» Short task: Only the lines from the start up to and including the line containing "cap_length = socket_depth" should be repeated, word for word.

» Raw data:
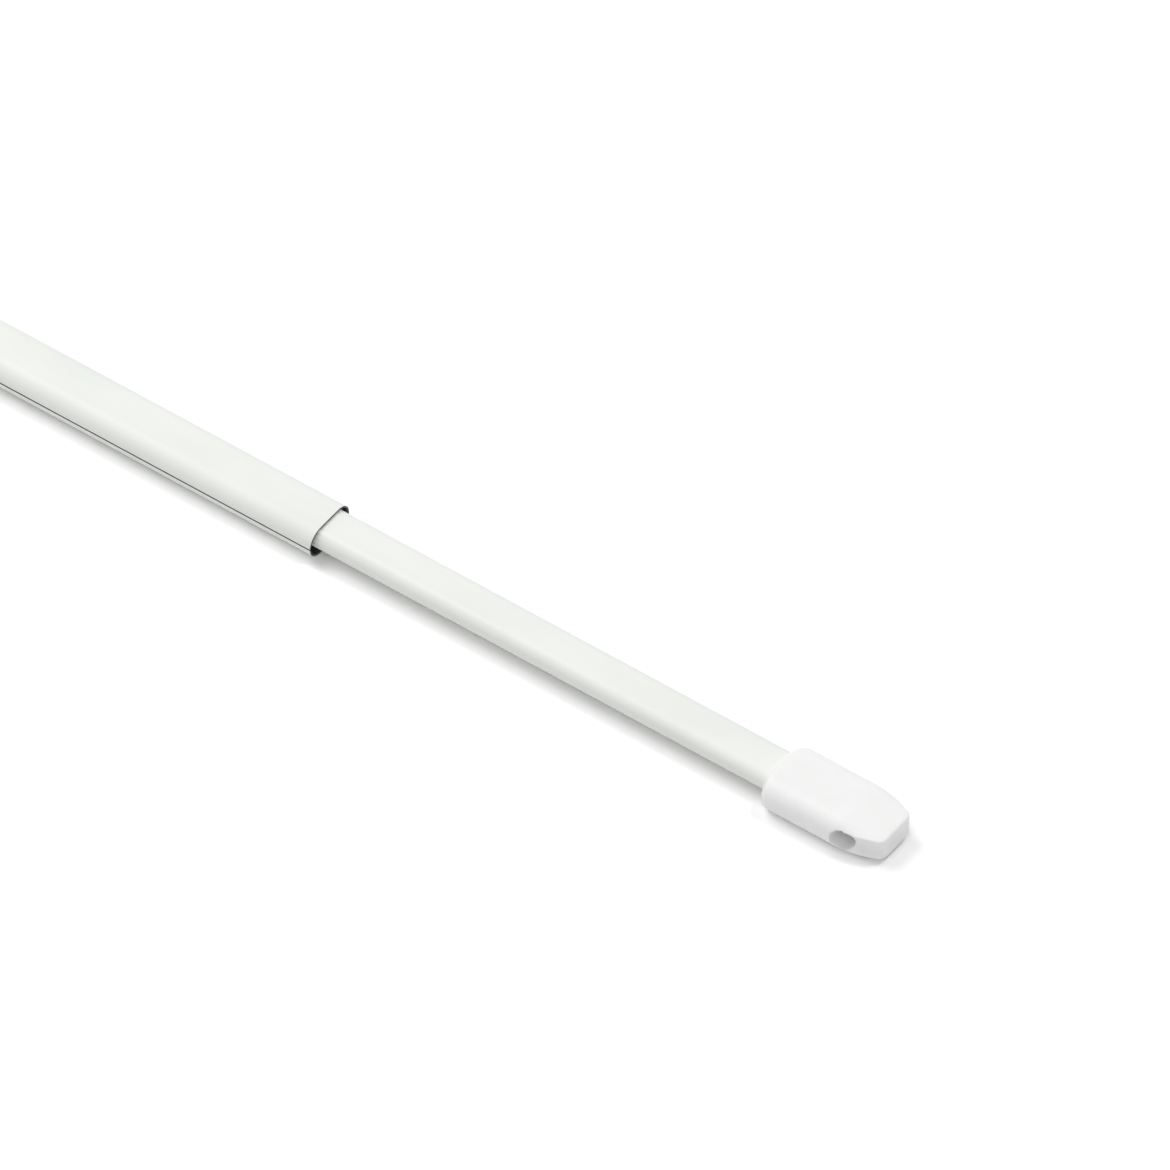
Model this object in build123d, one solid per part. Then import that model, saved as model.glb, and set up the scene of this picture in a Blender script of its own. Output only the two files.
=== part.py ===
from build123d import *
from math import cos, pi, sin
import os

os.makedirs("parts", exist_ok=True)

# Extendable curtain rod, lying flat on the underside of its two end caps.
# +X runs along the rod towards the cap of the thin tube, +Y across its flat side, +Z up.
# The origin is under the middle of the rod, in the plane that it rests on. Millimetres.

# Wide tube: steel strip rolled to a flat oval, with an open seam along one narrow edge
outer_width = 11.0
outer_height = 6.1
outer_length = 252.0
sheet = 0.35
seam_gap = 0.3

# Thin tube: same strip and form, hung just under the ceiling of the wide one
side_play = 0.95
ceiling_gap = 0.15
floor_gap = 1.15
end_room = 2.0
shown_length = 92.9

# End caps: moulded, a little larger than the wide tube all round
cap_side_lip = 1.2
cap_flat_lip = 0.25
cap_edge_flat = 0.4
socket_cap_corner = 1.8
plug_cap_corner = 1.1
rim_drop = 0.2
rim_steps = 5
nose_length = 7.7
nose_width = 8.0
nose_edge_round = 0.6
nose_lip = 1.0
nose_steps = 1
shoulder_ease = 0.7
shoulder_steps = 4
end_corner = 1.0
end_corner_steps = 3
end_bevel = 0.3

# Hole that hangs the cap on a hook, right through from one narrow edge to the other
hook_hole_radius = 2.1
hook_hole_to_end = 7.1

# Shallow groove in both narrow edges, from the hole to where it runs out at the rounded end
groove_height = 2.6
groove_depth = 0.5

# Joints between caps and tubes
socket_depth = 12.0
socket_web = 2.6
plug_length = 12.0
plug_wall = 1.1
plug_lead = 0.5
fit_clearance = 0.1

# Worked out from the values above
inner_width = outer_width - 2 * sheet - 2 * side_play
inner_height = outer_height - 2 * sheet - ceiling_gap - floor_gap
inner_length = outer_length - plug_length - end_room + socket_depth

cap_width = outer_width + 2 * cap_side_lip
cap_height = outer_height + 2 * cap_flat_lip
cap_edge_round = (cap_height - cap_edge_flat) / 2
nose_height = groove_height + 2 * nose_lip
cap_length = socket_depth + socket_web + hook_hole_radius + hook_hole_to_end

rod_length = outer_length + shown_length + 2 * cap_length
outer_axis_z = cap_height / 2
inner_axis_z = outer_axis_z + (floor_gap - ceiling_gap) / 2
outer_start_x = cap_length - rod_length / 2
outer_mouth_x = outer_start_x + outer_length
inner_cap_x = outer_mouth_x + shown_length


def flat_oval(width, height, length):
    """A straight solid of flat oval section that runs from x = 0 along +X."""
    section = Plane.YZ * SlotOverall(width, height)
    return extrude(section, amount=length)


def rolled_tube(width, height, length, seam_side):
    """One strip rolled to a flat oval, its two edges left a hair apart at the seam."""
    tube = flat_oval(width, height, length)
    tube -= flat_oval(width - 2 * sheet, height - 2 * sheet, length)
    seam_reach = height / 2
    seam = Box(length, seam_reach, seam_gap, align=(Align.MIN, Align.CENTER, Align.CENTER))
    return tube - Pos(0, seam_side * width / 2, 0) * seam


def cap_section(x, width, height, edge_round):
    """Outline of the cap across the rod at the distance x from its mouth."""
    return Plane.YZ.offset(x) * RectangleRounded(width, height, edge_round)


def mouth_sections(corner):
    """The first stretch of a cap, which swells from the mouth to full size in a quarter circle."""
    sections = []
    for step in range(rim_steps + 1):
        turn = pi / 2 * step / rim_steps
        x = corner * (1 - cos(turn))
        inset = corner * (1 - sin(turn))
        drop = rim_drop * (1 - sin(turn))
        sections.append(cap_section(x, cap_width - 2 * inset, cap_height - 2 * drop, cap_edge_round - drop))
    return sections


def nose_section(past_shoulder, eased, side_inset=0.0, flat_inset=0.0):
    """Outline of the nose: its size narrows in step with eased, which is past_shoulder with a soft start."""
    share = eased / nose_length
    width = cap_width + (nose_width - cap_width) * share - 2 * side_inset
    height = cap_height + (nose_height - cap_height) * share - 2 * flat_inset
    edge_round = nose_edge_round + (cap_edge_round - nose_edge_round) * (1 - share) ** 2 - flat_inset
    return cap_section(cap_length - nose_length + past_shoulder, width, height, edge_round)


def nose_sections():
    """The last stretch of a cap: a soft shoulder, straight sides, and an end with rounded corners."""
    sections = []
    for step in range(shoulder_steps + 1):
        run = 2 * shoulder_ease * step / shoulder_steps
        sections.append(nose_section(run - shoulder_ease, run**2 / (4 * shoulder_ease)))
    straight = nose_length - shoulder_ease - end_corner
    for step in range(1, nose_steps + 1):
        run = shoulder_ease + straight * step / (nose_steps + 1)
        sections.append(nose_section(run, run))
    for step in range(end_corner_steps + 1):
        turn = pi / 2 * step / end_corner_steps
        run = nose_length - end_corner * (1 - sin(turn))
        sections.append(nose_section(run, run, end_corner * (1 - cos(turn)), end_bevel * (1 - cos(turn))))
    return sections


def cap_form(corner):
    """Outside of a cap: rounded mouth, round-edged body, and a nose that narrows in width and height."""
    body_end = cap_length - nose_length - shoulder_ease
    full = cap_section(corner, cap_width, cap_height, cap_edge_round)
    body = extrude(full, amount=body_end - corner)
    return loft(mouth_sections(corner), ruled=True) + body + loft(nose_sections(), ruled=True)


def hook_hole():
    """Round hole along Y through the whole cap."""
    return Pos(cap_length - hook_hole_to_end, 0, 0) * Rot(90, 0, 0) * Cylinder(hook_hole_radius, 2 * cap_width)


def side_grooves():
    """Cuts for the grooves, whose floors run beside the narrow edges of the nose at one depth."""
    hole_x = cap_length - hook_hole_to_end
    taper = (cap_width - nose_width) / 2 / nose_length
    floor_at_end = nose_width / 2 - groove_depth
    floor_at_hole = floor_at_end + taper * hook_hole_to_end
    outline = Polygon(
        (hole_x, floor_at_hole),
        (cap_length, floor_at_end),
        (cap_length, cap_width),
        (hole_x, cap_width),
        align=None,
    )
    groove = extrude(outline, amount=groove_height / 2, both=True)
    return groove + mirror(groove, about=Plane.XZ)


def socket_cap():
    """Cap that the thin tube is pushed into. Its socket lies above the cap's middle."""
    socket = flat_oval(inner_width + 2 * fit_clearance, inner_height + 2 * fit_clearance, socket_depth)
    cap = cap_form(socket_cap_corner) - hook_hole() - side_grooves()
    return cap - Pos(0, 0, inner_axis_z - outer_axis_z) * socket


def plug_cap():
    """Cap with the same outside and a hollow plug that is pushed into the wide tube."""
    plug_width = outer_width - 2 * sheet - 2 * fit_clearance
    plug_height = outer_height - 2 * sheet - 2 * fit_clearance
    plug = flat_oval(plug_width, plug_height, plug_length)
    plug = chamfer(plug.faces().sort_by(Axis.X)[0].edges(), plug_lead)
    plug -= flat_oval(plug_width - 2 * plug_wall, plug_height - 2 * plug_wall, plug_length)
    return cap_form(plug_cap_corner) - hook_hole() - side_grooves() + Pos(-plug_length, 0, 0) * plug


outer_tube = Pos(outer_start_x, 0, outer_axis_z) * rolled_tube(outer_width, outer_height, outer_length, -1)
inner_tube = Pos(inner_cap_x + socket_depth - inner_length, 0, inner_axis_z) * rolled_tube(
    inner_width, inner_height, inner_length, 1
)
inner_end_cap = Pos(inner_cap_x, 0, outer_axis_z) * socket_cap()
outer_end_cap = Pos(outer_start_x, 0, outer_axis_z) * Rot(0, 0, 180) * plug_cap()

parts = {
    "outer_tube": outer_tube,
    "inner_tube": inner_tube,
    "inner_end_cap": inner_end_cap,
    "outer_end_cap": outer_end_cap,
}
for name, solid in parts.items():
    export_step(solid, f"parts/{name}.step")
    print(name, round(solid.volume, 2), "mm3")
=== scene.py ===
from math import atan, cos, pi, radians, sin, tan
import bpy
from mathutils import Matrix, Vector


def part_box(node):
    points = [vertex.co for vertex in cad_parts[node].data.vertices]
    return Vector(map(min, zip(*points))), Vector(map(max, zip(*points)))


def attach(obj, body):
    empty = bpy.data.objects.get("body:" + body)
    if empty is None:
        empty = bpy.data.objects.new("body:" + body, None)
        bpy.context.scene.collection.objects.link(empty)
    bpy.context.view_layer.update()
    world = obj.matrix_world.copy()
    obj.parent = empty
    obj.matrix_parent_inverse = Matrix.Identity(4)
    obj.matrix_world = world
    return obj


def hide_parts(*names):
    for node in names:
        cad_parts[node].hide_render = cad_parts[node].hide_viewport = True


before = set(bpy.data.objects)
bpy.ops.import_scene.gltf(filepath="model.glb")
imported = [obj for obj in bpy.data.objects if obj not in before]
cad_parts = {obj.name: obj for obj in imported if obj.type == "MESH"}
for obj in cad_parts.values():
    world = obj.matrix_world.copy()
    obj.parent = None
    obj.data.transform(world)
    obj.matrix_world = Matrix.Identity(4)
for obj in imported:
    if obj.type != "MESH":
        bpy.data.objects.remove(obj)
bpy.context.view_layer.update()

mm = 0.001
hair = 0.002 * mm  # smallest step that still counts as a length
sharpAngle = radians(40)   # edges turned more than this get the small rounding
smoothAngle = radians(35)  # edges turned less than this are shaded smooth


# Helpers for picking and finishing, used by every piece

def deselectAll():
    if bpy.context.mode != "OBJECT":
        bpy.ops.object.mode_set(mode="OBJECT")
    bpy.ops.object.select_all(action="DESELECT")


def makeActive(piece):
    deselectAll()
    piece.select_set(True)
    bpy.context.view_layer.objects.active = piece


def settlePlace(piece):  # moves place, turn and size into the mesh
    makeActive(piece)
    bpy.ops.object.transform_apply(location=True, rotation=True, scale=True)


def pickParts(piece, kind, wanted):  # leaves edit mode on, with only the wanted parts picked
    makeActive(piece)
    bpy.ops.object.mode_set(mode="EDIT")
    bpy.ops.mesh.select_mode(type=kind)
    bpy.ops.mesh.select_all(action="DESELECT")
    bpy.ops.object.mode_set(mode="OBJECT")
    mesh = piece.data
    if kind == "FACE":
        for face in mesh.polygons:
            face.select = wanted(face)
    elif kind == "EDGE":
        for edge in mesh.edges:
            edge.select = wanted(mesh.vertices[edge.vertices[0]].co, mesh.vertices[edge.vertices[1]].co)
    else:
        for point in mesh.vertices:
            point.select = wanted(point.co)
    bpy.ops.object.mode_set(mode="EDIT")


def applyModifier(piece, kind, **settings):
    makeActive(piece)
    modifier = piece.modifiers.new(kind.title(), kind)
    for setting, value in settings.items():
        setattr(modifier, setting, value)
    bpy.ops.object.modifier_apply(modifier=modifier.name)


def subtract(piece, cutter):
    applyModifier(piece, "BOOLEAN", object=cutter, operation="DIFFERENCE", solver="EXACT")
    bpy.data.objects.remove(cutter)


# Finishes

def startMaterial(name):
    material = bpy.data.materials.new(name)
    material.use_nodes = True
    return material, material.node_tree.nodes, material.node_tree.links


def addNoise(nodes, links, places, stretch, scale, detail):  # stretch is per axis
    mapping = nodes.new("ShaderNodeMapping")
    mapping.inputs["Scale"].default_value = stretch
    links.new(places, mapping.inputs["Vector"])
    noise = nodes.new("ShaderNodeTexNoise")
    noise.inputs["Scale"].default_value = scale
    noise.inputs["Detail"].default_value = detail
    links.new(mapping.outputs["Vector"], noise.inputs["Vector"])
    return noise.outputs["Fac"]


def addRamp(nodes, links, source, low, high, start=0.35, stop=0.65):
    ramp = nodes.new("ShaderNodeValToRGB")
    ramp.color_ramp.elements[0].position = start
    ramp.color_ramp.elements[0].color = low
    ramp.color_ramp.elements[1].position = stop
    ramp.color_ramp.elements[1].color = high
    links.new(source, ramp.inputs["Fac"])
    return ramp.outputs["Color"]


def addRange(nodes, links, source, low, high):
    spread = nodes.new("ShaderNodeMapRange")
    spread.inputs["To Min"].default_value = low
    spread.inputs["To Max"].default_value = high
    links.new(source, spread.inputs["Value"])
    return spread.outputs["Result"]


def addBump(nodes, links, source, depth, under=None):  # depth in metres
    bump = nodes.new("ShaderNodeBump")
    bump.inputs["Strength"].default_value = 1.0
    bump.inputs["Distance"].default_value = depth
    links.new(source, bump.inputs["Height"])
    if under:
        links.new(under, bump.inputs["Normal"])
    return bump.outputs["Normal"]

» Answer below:
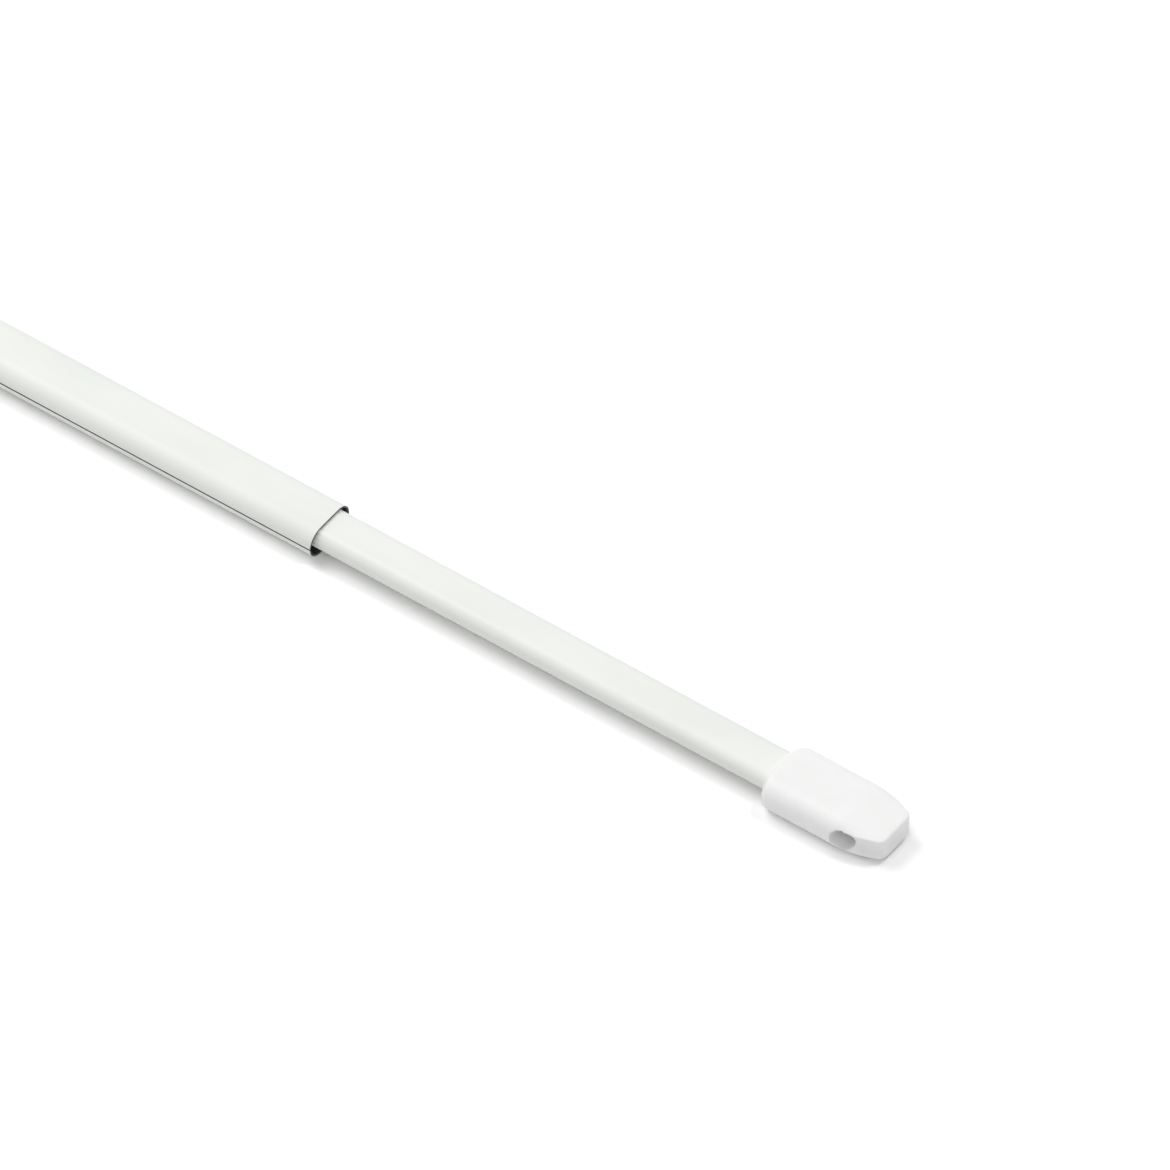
Model this object in build123d, one solid per part. Then import that model, saved as model.glb, and set up the scene of this picture in a Blender script of its own. Output only the two files.
=== part.py ===
from build123d import *
from math import cos, pi, sin
import os

os.makedirs("parts", exist_ok=True)

# Extendable curtain rod, lying flat on the underside of its two end caps.
# +X runs along the rod towards the cap of the thin tube, +Y across its flat side, +Z up.
# The origin is under the middle of the rod, in the plane that it rests on. Millimetres.

# Wide tube: steel strip rolled to a flat oval, with an open seam along one narrow edge
outer_width = 11.0
outer_height = 6.1
outer_length = 252.0
sheet = 0.35
seam_gap = 0.3

# Thin tube: same strip and form, hung just under the ceiling of the wide one
side_play = 0.95
ceiling_gap = 0.15
floor_gap = 1.15
end_room = 2.0
shown_length = 92.9

# End caps: moulded, a little larger than the wide tube all round
cap_side_lip = 1.2
cap_flat_lip = 0.25
cap_edge_flat = 0.4
socket_cap_corner = 1.8
plug_cap_corner = 1.1
rim_drop = 0.2
rim_steps = 5
nose_length = 7.7
nose_width = 8.0
nose_edge_round = 0.6
nose_lip = 1.0
nose_steps = 1
shoulder_ease = 0.7
shoulder_steps = 4
end_corner = 1.0
end_corner_steps = 3
end_bevel = 0.3

# Hole that hangs the cap on a hook, right through from one narrow edge to the other
hook_hole_radius = 2.1
hook_hole_to_end = 7.1

# Shallow groove in both narrow edges, from the hole to where it runs out at the rounded end
groove_height = 2.6
groove_depth = 0.5

# Joints between caps and tubes
socket_depth = 12.0
socket_web = 2.6
plug_length = 12.0
plug_wall = 1.1
plug_lead = 0.5
fit_clearance = 0.1

# Worked out from the values above
inner_width = outer_width - 2 * sheet - 2 * side_play
inner_height = outer_height - 2 * sheet - ceiling_gap - floor_gap
inner_length = outer_length - plug_length - end_room + socket_depth

cap_width = outer_width + 2 * cap_side_lip
cap_height = outer_height + 2 * cap_flat_lip
cap_edge_round = (cap_height - cap_edge_flat) / 2
nose_height = groove_height + 2 * nose_lip
cap_length = socket_depth + socket_web + hook_hole_radius + hook_hole_to_end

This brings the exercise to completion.